A conductor crossing problem in magnetic bubble memories

Abstract

Bubble propagation across a conductor depends, among other considerations, on the magnetostatic energy of the bubble-Permalloy interaction and strain due to patterned metallization layers. Previously neglected, another consideration—bias field distortion in the neighborhood of the crossing—is discussed here. Poles induced by the bias field on a Permalloy element shaped to conform to a conductor produce field components parallel and transverse to the nominal bias. In traversing an isolated crossing at right angles to the conductor length and at a fixed altitude within the magnetic garnet, one calculates for the distortion bias maxima near the conductor edges and a minimum at the center. To obtain a tractable solution for the bias field as a function of coordinates a two-dimensional model was chosen for the conductor crossing: an infinite half space of infinitely permeable Permalloy with a circular depression.
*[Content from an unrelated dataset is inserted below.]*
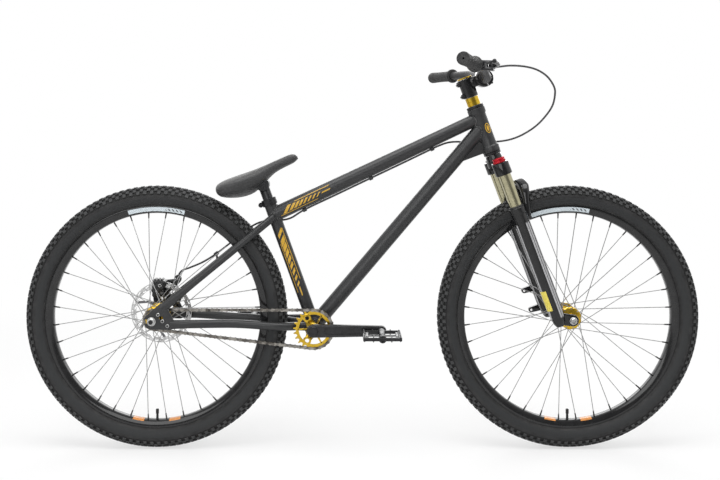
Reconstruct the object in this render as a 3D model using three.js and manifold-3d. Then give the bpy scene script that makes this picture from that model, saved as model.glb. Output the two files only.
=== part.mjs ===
// A dirt jump bicycle with a steel frame, a suspension fork, one cable disc brake and a single speed chain.
// Millimetres, +Z up, +X forward, +Y to the rider's left.
// The origin is on the ground, midway between the axles.
import * as THREE from "three";
import { mergeVertices } from "three/addons/utils/BufferGeometryUtils.js";
import Module from "manifold-3d";

const wasm = await Module();
wasm.setup();

// Clearances that every piece uses
const seatGap = 0.3;
const runningGap = 0.8;
const cutOverrun = 6;
const weldDistance = 0.0005;

// Wheels
const wheelbase = 1058;
const rimOuterRadius = 285.5;
const rimBedDepth = 7.5;
const rimBedRadius = rimOuterRadius - rimBedDepth;
const rimDepth = 19.5;
const rimInnerRadius = rimOuterRadius - rimDepth;
const tyreStand = 53.1;
const tyreRadius = rimOuterRadius + tyreStand;
const tyreSectionRadius = 28.5;
const tyreWall = 4;
const wheelSides = 30;
const rimHalfWidth = 15;
const rimInnerHalfWidth = 8;
const rimFlange = 2.4;
const spokesPerSide = 18;
const spokeRadius = 1;
const spokeCrossTurn = THREE.MathUtils.degToRad(60);
const spokeRimOffset = 2.5;
const spokeFlangeOffset = 1.35;
const flangeHalfThickness = 2.4;
const flangeRim = 3.5;
const valveRadius = 3;
const valveLength = 34;
const hubSides = 12;
const axleRadius = 5;

// Front hub
const frontFlangeRadius = 29;
const frontFlangeY = 31;
const frontShellRadius = 15;
const frontHubHalfWidth = 41;
const frontHubEndRadius = 13;
const frontDropoutHalfWidth = 50;

// Rear hub, brake disc and cog
const rearFlangeRadius = 30;
const rearFlangeY = 27;
const rearShellRadius = 18;
const rearHubEndRadius = 17;
const rearHubRightEnd = 38;
const rearHubLeftEnd = 56;
const rearDropoutHalfWidth = 67.5;
const discRadius = 80;
const discBandWidth = 14;
const discThickness = 2;
const discY = 51;
const discHubRadius = 23;
const discArmHalfWidth = 3.2;
const discArmTurn = THREE.MathUtils.degToRad(38);
const discArms = 6;
const discSides = 20;
const discHoles = 8;
const discHoleRadius = 2.6;
const discHoleShares = [0.36, 0.64];
const discMountRadius = 21;

// Drive
const chainPitch = 12.7;
const ringTeeth = 24;
const cogTeeth = 12;
const chainRoom = 67;
const chainReach = 2 * (tyreRadius + chainRoom) + ((ringTeeth + cogTeeth) / 2) * chainPitch;
const chainLinks = 2 * Math.round(chainReach / (2 * chainPitch));
const bottomBracketDrop = 24.6;
const chainlineY = 48;
const toothHalfWidth = 1;
const rootDepth = 4.8;
const toothHeight = 4.1;
const innerPlateY = 1.6;
const innerPlateOuterY = 2.6;
const outerPlateY = 2.5;
const outerPlateOuterY = 3.7;
const plateEndReach = 3.9;
const rollerReach = 3.2;
const ringBandWidth = 6.5;
const ringBossRadius = 15;
const ringArmHalfWidth = 4.2;
const ringSpokeHalfWidth = 2.4;
const ringEyeCircle = 34;
const ringEyeRadius = 7;
const ringEyeHole = 4.2;
const ringInnerSides = 18;
const seatedTolerance = 0.01;
const cogBossRadius = 17.5;
const cogBossLength = 5;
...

At points infinitely removed from the depression which houses the conductor the complex field H=Hx+jHy=jH0; that is Hx vanishes and Hy assumes the value H0 of the nominal bias field. Near the conductor centered at x=0, however, Hx is generally not zero, Hy(0,y) <H0, and Hy(x,y) exhibits a minimum at x=0 for fixed y. Using this model to calculate the bias in the vicinity of a 4-μm wide, 0.5-μm thick conductor, one finds for the bias field, averaged over a 3-μm thick garnet film, extremal values of 0.952H0 and 1.007H0. For current materials with H0?150 Oe the local bias reduction is 7.5 Oe. Because bubbles reside at the edges of Permalloy features, the field perturbations encountered in practice will be smaller than predicted by this model. Were there no forces on a bubble other than those associated with the coordinate dependent bias, a domain situated between maxima would move to the bias minimum and be trapped there. As designers strive for greater information density, this aspect of the conductor crossing problem may assume greater importance because of difficulty in linear scaling of conductor dimensions and the use of materials with higher bias requirements.